Gethen doesn't have a concept of war yet, and Genly notes this, predictably, like a jackass: "They behaved like animals, in that respect; or like women. They did not behave like men, or ants." men > ants > animals > women, got it.
we cross the mountains into eastern Karhide, to the plains of Rer. this is old, old country. "No landboat or car can enter Rer. It was built before Karhiders used powered vehicles, and they have been using them for over twenty centuries."
"Goss went light and quick, graceful as girl..." oh my stars we have a non-negative comparison to a woman.
we meet Faxe the Weaver here, and Genly is in awe of him. at the height of the Foretelling he even outright sees him as a woman: "...a woman, a woman dressed in light. The light was silver, the silver was armor, an armored woman with a sword."
a few more quotes, because i need to put together my thoughts about them later:
"The emphatic and paraverbal forces at work, immensely powerful and confused, rising out of the perversion and frustration of sex, out of an insanity that distorts time, and out of an appalling discipline of total concentration and apprehension of immediate reality, were far beyond my restraint or control. And yet they were controlled: the center was still Faxe."
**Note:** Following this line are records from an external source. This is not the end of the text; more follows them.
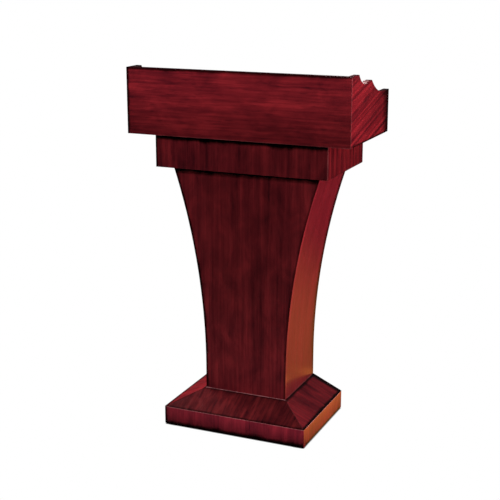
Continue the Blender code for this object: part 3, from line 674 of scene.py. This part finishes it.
def dress_column():
    """The column: the front panel, the two bent sides, and the rear frame with its door."""
    side_look = dict(ribbon=30.0, contrast=0.35, streaks=0.25, mottle=0.25, painted_light=COLUMN_SIDE_PAINTED_LIGHT)
    left_look = {**side_look, "contrast": 0.7, "streaks": 0.8, "mottle": 0.6}
    foot = side_plane("skirt_front", "top")
    veneer("column_front_panel", Look(DARK_FRONT, "z", 23, ribbon=48.0, contrast=0.7, streaks=0.8,
                                      painted_light=COLUMN_FRONT_PAINTED_LIGHT),
           ends=Look(COLUMN_END, "z", 27, **side_look),
           dark={"flare_left": LINE, "flare_right": FLARE_LINE, "top": OVERHANG_PAINTED_SHADOW})
    for side, seed, look in (("left", 25, left_look), ("right", 27, side_look)):
        veneer(f"column_{side}_side", Look(COLUMN_SIDE, "z", seed, **look), dark={"back": COLUMN_REAR_LINE},
               wear_and_highlights=((upright_side(side), foot, COLUMN_WEAR_AND_HIGHLIGHT),))
    rear_flare = {"flare_left": LINE, "flare_right": LINE}
    veneer("rear_left_stile", Look(DARK_FRONT, "z", 29), dark=rear_flare)
    veneer("rear_right_stile", Look(DARK_FRONT, "z", 31), dark=rear_flare)
    veneer("rear_top_rail", Look(DARK_FRONT, "x", 33))
    veneer("rear_bottom_rail", Look(DARK_FRONT, "x", 35))
    rim = dict.fromkeys(("left", "right", "top", "bottom"), RIM_LINE)
    veneer("column_door", Look(INNER, "z", 37, ribbon=34.0, contrast=0.9), dark=rim)
    veneer("drawer_front", Look(INNER, "x", 39, ribbon=34.0, contrast=0.9), dark=rim)


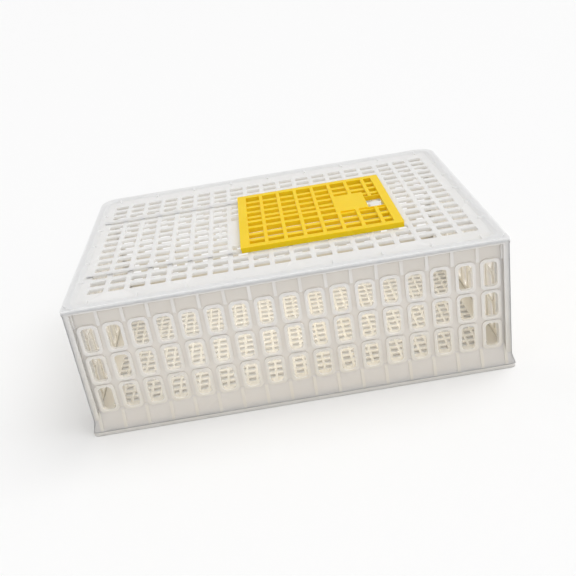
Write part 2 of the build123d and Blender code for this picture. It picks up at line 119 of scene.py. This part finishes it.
def hdpe(name, base, dark, dark_tint, sss, radius, rough_lo, rough_hi, sss_w, low=0.0, skin_shade_panel=None, spec=0.42):
    k = Mat(name)
    cloud = k.noise(7.0, 4.0, 0.6)
    flow = k.noise(26.0, 3.0, 0.5, stretch=(1.0, 1.0, 0.35))
    fine = k.noise(900.0, 2.0, 0.5)
    grain = k.noise(240.0, 3.0, 0.6)
    scratch = k.noise(60.0, 4.0, 0.7, stretch=(0.15, 6.0, 1.0))
    scratch2 = k.noise(60.0, 4.0, 0.7, stretch=(6.0, 0.2, 1.4))
    scratch3 = k.noise(48.0, 4.0, 0.75, stretch=(5.0, 1.0, 0.18))
    smudge = k.noise(11.0, 5.0, 0.65)
    # melt clouds, flow marks and handling dirt
    col = k.mix(k.maprange(cloud, 0.3, 0.7, 0.0, 1.0), base, dark)
    col = k.mix(k.maprange(flow, 0.55, 0.8, 0.0, 0.35), col, dark)
    col = k.mix(k.maprange(smudge, 0.56, 0.85, 0.0, 0.40), col, dark_tint)
    col = k.mix(k.maprange(grain, 0.60, 0.78, 0.0, 0.12), col, dark_tint)
    # darker and warmer towards the foot, fading out by 0.2 m up
    if low:
        sep = k.n("ShaderNodeSeparateXYZ")
        k.link(k.tc.outputs["Object"], sep.inputs[0])
        rise = k.maprange(sep.outputs["Z"], 0.0, 0.20, low, 0.0)
        col = k.mix(rise, col, dark_tint)
    # painted shade: a thin moulded skin is darkened in colour where the dark of the cabin would show through it,
    # the thick slot frames, ribs and uprights stay pale: told apart by how far a point stands off the wall's own
    # section
    if skin_shade_panel:
        axis, inset = skin_shade_panel
        sep = k.n("ShaderNodeSeparateXYZ")
        k.link(k.tc.outputs["Object"], sep.inputs[0])
        out = k.math("ABSOLUTE", sep.outputs[axis])
        out = k.math("MULTIPLY", out, 1000.0)
        out = k.math("SUBTRACT", out, inset + 160.0)
        high = k.math("DIVIDE", sep.outputs["Z"], 0.25)
        prof = k.ramp(high, [(z / 250.0, g((d - 160.0) / 20.0)) for z, d in
                             ((7, 178.6), (20, 175.2), (33, 171.8), (40, 169.6), (46, 167.6), (236, 167.6), (238, 168.6))])
        prof = k.math("MULTIPLY", prof, 20.0)
        off = k.math("SUBTRACT", out, prof)
        thin_skin_shade = k.math("MULTIPLY", k.maprange(off, 0.45, 1.1, 1.0, 0.0), k.maprange(off, -1.6, -0.8, 0.0, 1.0))
        thin_skin_shade = k.math("MULTIPLY", thin_skin_shade, k.maprange(cloud, 0.2, 0.8, 0.80, 1.0))
        col = k.mix(thin_skin_shade, col, tuple(c * f for c, f in zip(base[:3], (0.885, 0.872, 0.862))) + (1,))
    # darker in the inner corners, and edges rubbed paler
    point = k.geo.outputs["Pointiness"]
    col = k.mix(k.maprange(point, 0.42, 0.49, 0.35, 0.0), col, dark_tint)
    rub = k.mix(k.maprange(point, 0.53, 0.60, 0.0, 0.5), col, tuple(min(1.0, c * 1.10) for c in base[:3]) + (1,))
    k.link(rub, k.b.inputs["Base Color"])
    rough = k.maprange(cloud, 0.25, 0.75, rough_lo, rough_hi)
    scuffed = k.maprange(scratch, 0.60, 0.68, 0.0, 0.18)
    add = k.n("ShaderNodeMath", operation="ADD")
    k.link(rough, add.inputs[0])
    k.link(scuffed, add.inputs[1])
    k.link(add.outputs[0], k.b.inputs["Roughness"])
    k.set("Subsurface Weight", sss_w)
    k.set("Subsurface Radius", radius)
    k.set("Subsurface Scale", sss)
    k.set("IOR", 1.5)
    k.set("Specular IOR Level", spec)
    b = k.bump(fine, 0.12, 0.0002)
    b = k.bump(k.maprange(scratch, 0.62, 0.66, 0.0, 1.0), 0.14, 0.00014, b)
    b = k.bump(k.maprange(scratch2, 0.63, 0.67, 0.0, 1.0), 0.14, 0.00014, b)
    b = k.bump(k.maprange(scratch3, 0.64, 0.68, 0.0, 1.0), 0.12, 0.00012, b)
    b = k.bump(flow, 0.30, 0.0008, b)
    k.link(b, k.b.inputs["Normal"])
    return k.m


RAD = (1.0, 0.985, 0.96)
lid_white = hdpe("hdpe_natural_lid", (0.798, 0.796, 0.793, 1), (0.780, 0.777, 0.772, 1), (0.74, 0.71, 0.64, 1),
                 0.018, RAD, 0.38, 0.52, 1.0)
WALL = ((0.775, 0.757, 0.738, 1), (0.750, 0.730, 0.708, 1), (0.68, 0.615, 0.48, 1), 0.009, RAD, 0.38, 0.52, 1.0)
# the long and end walls get the painted shade on their thin skin
long_white = hdpe("hdpe_natural_long_wall", *WALL, low=0.48, skin_shade_panel=("Y", 100.0))
end_white = hdpe("hdpe_natural_end_wall", *WALL, low=0.48, skin_shade_panel=("X", 200.0))
white = hdpe("hdpe_natural", *WALL, low=0.30)
yellow = hdpe("hdpe_yellow", (0.95, 0.655, 0.003, 1), (0.93, 0.615, 0.002, 1), (0.83, 0.49, 0.005, 1),
              0.004, (1.0, 0.75, 0.06), 0.40, 0.52, 0.6, spec=0.28)

rod = Mat("zinc_rod")
rod.set("Metallic", 1.0)
rz = rod.noise(40.0, 4.0, 0.6, stretch=(1.0, 1.0, 0.25))
rod.link(rod.ramp(rz, [(0.3, (0.60, 0.60, 0.58, 1)), (0.7, (0.78, 0.78, 0.76, 1))]), rod.b.inputs["Base Color"])
rod.link(rod.maprange(rz, 0.3, 0.7, 0.30, 0.48), rod.b.inputs["Roughness"])
rod.link(rod.bump(rod.noise(600.0), 0.15, 0.0002), rod.b.inputs["Normal"])


def dress(o, mat, bevel=0.0006, seg=2):
    o.data.materials.clear()
    o.data.materials.append(mat)
    w = o.modifiers.new("weld", "WELD")
    w.merge_threshold = 0.00002
    b = o.modifiers.new("edge", "BEVEL")
    b.width = bevel
    b.segments = seg
    b.limit_method = "ANGLE"
    b.angle_limit = math.radians(28)
    b.harden_normals = True
    b.use_clamp_overlap = True
    b.miter_outer = "MITER_ARC"


for name, o in nodes.items():
    if name == "sliding_door":
        dress(o, yellow, 0.0007)
    elif name.startswith("corner_rod"):
        dress(o, rod.m, 0.0002)
    elif name == "door_catch":
        dress(o, lid_white, 0.0004)
    elif name in ("front_wall", "back_wall"):
        dress(o, long_white, 0.0007)
    elif name in ("left_wall", "right_wall"):
        dress(o, end_white, 0.0007)
    elif name == "lid_panel" or name.endswith("guide_rail"):
        dress(o, lid_white, 0.0005)
    else:
        dress(o, white, 0.0006)

# ---------------------------------------------------------------------------
# floor, light, camera
# ---------------------------------------------------------------------------
fm = Mat("studio_floor")
fm.set("Base Color", (0.96, 0.96, 0.96, 1))
fm.set("Roughness", 0.75)
fm.set("Specular IOR Level", 0.2)
me = bpy.data.meshes.new("floor")
bm = bmesh.new()
bmesh.ops.create_grid(bm, x_segments=1, y_segments=1, size=40.0)
bm.to_mesh(me)
bm.free()
floor = bpy.data.objects.new("floor", me)
scene.collection.objects.link(floor)
me.materials.append(fm.m)

world = bpy.data.worlds.new("studio")
scene.world = world
world.use_nodes = True
bg = world.node_tree.nodes["Background"]
bg.inputs[0].default_value = (1.0, 1.0, 1.0, 1)
bg.inputs[1].default_value = 0.71


def area(name, loc, target, size, power, color=(1, 1, 1)):
    ld = bpy.data.lights.new(name, "AREA")
    ld.shape = "RECTANGLE"
    ld.size, ld.size_y = size
    ld.energy = power
    ld.color = color
    lo = bpy.data.objects.new(name, ld)
    lo.location = loc
    lo.rotation_euler = (Vector(target) - Vector(loc)).to_track_quat("-Z", "Y").to_euler()
    scene.collection.objects.link(lo)
    return lo


def sun(name, direction, strength, angle, color=(1, 1, 1)):
    ld = bpy.data.lights.new(name, "SUN")
    ld.energy = strength
    ld.angle = math.radians(angle)
    ld.color = color
    lo = bpy.data.objects.new(name, ld)
    lo.rotation_euler = (-Vector(direction)).to_track_quat("-Z", "Y").to_euler()
    scene.collection.objects.link(lo)
    return lo


# directions point from the crate to the light
sun("key", (0.50, 0.10, 1.0), 1.0, 50)
sun("front_fill", (0.55, -1.0, 0.45), 0.22, 70)
# light that a thin translucent lid lets down into the cabin
glow = area("cabin_glow", (0.0, 0.0, 0.228), (0.0, 0.0, 0.0), (0.66, 0.46), 0.88, (1.0, 0.96, 0.85))
glow.visible_camera = False

cam_data = bpy.data.cameras.new("camera")
cam_data.sensor_width = 36.0
cam_data.lens = 48.766
cam_data.clip_start = 0.05
cam = bpy.data.objects.new("camera", cam_data)
w = Vector((1.11556806, 0.0846058281, -0.151871682))
rot = Matrix.Rotation(w.length, 4, w.normalized())
cam.matrix_world = Matrix.Translation(Vector((-0.00996, -1.43345, 0.78938))) @ rot
scene.collection.objects.link(cam)
scene.camera = cam
scene.view_settings.view_transform = "Standard"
"...he looked at me out of a tradition thirteen thousand years old: a way of thought and way of life so old, so well established, so integral and coherent as to give a human being the unselfconsciousness, the authority, the completeness of a wild animal, a great strange creature who looks straight at you out of his eternal present...."
now we move over to Estraven's point of view as he flees the country and prepares for his exile.
"...each time I thought of the folly of trying to go home. As well kill myself. I was born to live in exile, it appeared, and my one way home was by way of dying."
Estraven meets his old kemmering, Ashe, who begs to join him in exile. Estraven steadfastly refuses - "If I must be cruel no need to hide it, pretending kindness." Ashe is a Celibate, an Indweller of a Fastness.
"The only true vow of faithfulness I ever swore was not spoken, and the man I swore it to is dead and the promise broken, long ago." coupled with "I went on, and he did not follow me. But my brother's shadow followed me. I had done ill to speak of him. I had done ill in all things."
Estraven steals a rowboat to try and make a break for Orgoreyn, but Tibe's men are after him and he narrowly avoids being executed. he is saved by a ship captain who prioritizes the king's orders (and the few hours of grace that Estraven still has) rather than Tibe's orders to get Estraven out of the picture - he drops Estraven off (much worse for wear) in Orgoreyn.
"Behind every man in Orgoreyn comes the Inspector."
"Then I assume you will declare your intention to me to enter application for permission to obtain permanent residence in the Great Commensality of Orgoreyn pending your obtaining and retaining useful employment as a digit of the Commensality or Township?" holy unconstrained communism batman. "The new Alien Registry Law enacted in the month of Kus as a move in the shadow-fight with Karhide invalidated my registration and lost me my job, and I spent a halfmonth waiting in the anterooms of infinite Inspectors. My mates at work lent me money and stole fish for my dinner, so that I got re-registered before I starved; but I had heard the lesson. I liked those hard loyal men, but they lived in a trap there was no getting out of, and I had work to do among people I liked less. I made the calls I had put off for three months." this however sounds far more like late-stage capitalism to this undereducated little possum.
we finally get a look at the politics between Karhide and Orgoreyn from a much smarter source than Genly. there's a sort of arms race of aggression building between the two nations and everyone is scared of it. Estraven sees Genly's visit and the offer to join the Ekumen as a uniting force for the all the nations of Gethen.
this is an excerpt from the field notes of one of the first Ekumenical visitors to Gethen, long before Genly. we get a woman's point of view on Gethen!
"I am not sure of divorce rules in general; here in Osnoriner there is divorce, but no remarriage after either divorce or the partner's death: one can only vow kemmering once."
"Siblings are not however allowed to vow kemmering, nor keep kemmering after the birth of a child to one of the pair."
"The First Mobile, if one is sent, must be warned that unless he is very self-assured, or senile, his pride will suffer." oop. "One is respected and judged only as a human being. It is an appalling experience."
Genly travels around eastern Karhide for a while, but returns to west before the harsh winter sets in. we learn that the king is pregnant, cloistered in his summer palace, and Tibe has been named Regent in the meantime. naturally, Tibe goes full nationalist, and this does not bode well for Genly. "He was after something surer, the sure, quick, and lasting way to make people into a nation: war." Genly starts planning to leave for Orgoreyn.
Ashe visits Genly in an attempt to send some money to the exiled Estraven. Genly makes an ass of himself because he is so fucking bothered by (his misunderstanding of) Estraven's motives.
Genly makes it to Orgoreyn and stays at an inn right on the river border between the two countries. a group from the Karhide side attacks across the river and sets the town ablaze before retreating - Genly joins a group of refugees fleeing the scene, but he is picked up by Commensals who give him new papers and send him off to Mishnory.